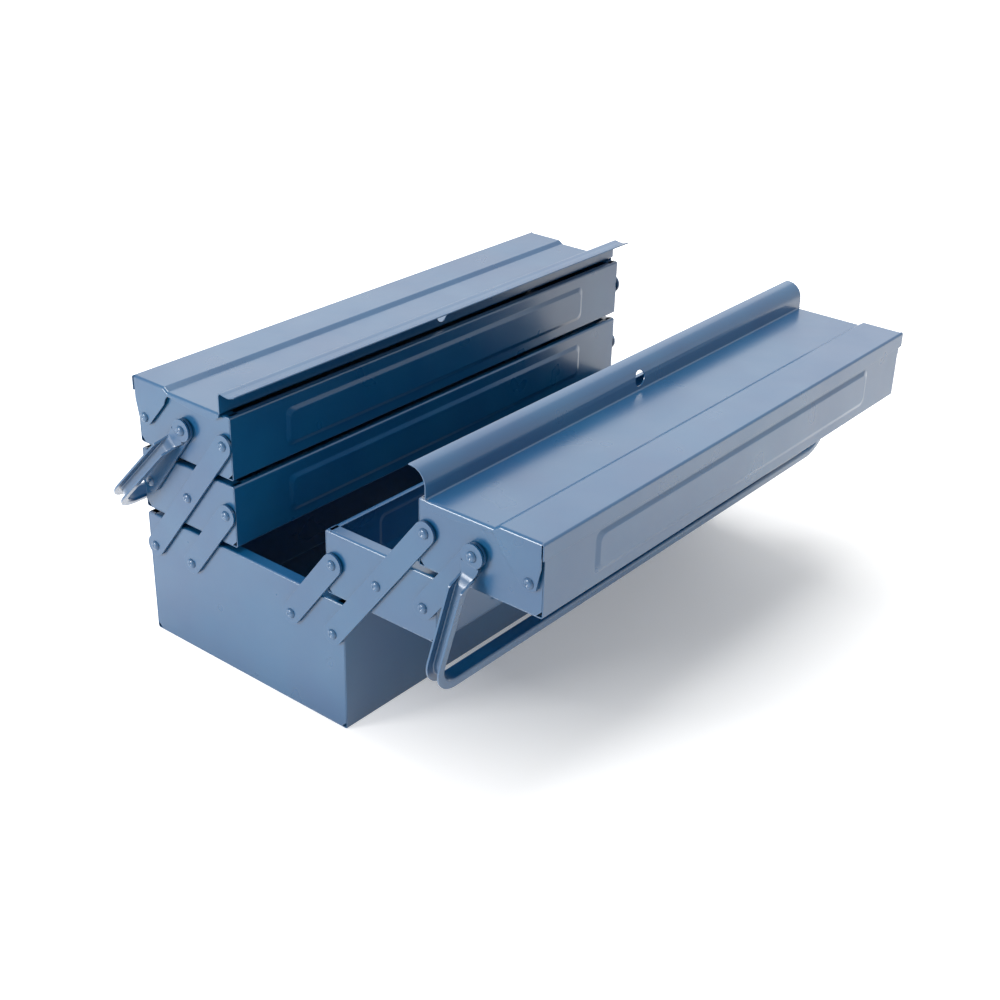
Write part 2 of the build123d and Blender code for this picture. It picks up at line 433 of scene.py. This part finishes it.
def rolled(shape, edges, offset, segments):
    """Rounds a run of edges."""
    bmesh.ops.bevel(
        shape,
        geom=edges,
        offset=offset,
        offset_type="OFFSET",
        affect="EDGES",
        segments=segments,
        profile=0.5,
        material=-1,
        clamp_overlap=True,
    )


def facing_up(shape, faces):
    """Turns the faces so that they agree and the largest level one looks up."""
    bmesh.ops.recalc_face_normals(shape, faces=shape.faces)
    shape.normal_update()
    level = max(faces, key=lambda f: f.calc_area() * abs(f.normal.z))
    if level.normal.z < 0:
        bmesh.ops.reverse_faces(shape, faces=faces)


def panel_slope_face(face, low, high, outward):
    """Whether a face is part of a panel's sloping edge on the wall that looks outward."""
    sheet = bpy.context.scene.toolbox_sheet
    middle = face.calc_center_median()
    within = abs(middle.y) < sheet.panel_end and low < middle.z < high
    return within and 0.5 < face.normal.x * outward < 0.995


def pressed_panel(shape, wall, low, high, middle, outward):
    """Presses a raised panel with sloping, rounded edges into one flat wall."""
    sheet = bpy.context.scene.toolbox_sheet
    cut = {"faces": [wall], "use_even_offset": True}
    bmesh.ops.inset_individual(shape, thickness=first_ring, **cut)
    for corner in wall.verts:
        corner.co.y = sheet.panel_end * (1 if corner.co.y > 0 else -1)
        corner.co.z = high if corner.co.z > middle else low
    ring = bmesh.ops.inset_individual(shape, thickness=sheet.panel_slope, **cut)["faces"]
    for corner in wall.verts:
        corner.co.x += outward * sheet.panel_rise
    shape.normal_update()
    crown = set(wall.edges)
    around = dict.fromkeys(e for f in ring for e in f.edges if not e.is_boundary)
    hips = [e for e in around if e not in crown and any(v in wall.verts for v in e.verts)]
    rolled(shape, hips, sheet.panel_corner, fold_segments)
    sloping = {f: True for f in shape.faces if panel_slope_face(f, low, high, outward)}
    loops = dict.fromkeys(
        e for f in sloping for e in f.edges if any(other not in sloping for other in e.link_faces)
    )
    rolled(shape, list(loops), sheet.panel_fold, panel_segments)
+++
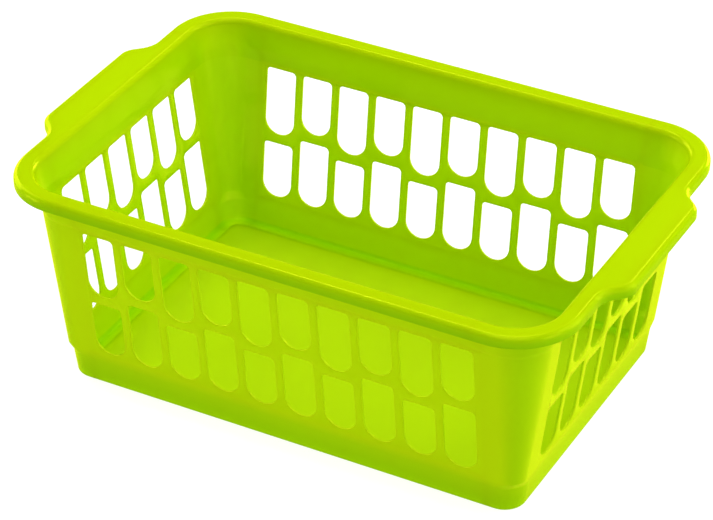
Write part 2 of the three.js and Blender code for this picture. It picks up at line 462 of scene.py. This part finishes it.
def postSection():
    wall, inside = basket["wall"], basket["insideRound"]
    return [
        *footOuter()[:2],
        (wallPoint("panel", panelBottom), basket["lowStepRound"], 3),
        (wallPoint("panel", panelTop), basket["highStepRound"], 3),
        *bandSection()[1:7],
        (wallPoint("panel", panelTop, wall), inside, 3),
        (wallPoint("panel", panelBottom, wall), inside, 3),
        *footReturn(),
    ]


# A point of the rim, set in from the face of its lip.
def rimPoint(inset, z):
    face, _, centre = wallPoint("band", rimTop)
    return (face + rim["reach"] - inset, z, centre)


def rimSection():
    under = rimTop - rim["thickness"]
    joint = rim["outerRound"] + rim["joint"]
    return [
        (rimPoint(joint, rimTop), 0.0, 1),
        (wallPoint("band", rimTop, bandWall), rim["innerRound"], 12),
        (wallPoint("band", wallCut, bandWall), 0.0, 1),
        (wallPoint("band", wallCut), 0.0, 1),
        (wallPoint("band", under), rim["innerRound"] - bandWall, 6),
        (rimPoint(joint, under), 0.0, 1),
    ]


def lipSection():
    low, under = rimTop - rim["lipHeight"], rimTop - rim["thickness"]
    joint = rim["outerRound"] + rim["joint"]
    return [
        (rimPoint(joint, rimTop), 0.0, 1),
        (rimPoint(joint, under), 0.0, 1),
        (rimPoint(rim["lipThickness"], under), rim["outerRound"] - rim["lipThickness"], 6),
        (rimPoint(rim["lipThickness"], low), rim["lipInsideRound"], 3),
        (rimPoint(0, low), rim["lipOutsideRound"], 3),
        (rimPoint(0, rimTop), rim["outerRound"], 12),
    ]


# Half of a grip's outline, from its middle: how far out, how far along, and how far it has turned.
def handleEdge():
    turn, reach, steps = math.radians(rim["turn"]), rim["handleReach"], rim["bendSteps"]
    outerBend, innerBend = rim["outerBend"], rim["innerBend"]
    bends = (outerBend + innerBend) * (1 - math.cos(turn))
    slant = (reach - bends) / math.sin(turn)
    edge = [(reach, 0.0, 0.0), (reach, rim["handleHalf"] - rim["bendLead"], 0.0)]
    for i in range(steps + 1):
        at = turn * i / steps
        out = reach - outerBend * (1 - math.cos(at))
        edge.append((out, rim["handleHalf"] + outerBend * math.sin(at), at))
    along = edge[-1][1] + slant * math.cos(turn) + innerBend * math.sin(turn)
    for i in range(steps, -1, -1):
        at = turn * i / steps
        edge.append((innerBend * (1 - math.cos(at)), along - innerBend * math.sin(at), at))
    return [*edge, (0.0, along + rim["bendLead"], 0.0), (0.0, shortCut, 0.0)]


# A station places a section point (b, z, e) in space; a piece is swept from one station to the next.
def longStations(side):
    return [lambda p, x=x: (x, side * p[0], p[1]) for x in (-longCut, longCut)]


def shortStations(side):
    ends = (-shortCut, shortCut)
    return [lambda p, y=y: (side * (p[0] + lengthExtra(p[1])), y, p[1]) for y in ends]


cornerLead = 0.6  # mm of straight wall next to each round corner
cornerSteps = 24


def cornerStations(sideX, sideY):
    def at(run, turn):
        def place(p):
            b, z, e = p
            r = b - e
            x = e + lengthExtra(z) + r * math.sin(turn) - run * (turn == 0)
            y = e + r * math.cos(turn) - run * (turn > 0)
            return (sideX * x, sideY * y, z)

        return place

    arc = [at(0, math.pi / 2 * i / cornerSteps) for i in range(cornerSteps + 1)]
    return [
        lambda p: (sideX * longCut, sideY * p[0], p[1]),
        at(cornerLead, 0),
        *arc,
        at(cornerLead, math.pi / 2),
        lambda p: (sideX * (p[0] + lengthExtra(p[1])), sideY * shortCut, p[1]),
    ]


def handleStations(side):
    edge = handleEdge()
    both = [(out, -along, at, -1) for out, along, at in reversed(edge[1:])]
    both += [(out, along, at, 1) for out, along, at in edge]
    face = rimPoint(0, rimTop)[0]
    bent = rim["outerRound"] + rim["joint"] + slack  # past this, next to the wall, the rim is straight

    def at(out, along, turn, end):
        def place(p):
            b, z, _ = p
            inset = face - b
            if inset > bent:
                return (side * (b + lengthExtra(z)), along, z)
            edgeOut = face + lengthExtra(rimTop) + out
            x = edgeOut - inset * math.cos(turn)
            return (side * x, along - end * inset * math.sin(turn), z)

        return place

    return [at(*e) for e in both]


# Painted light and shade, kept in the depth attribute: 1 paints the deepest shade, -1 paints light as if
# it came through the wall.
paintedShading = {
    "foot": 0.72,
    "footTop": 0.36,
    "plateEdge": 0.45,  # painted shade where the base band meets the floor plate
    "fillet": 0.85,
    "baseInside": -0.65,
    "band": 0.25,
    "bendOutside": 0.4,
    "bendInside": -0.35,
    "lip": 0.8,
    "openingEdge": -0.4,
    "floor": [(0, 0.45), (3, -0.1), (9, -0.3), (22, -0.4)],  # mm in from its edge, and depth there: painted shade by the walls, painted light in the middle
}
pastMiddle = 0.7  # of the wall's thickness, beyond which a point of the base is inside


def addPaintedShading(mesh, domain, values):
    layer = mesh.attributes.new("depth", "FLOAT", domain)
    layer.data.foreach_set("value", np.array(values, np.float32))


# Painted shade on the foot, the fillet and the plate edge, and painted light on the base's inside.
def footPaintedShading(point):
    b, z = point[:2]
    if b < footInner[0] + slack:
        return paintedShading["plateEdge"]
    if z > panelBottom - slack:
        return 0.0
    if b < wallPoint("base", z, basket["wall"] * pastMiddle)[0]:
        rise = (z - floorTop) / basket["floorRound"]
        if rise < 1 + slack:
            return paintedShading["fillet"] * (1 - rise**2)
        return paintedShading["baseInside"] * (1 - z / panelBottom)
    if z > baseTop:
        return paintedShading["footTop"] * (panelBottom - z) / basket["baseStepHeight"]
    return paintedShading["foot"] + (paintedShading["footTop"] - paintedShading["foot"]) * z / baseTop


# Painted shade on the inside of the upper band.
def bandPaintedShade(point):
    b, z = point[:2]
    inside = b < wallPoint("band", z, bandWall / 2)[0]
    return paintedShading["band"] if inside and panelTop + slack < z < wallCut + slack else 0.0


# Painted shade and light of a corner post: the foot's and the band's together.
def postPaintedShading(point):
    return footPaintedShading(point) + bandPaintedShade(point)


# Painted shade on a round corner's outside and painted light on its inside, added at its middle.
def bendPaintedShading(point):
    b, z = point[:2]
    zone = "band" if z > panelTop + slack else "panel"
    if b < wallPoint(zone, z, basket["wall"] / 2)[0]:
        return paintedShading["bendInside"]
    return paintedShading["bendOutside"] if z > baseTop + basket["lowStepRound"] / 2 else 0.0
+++
(PROBLEM STATEMENT): Take every line containing the word "Blender" and copy it.

(OUTPUT FOR THIS TASK):
Write part 2 of the build123d and Blender code for this picture. It picks up at line 433 of scene.py. This part finishes it.
Write part 2 of the three.js and Blender code for this picture. It picks up at line 462 of scene.py. This part finishes it.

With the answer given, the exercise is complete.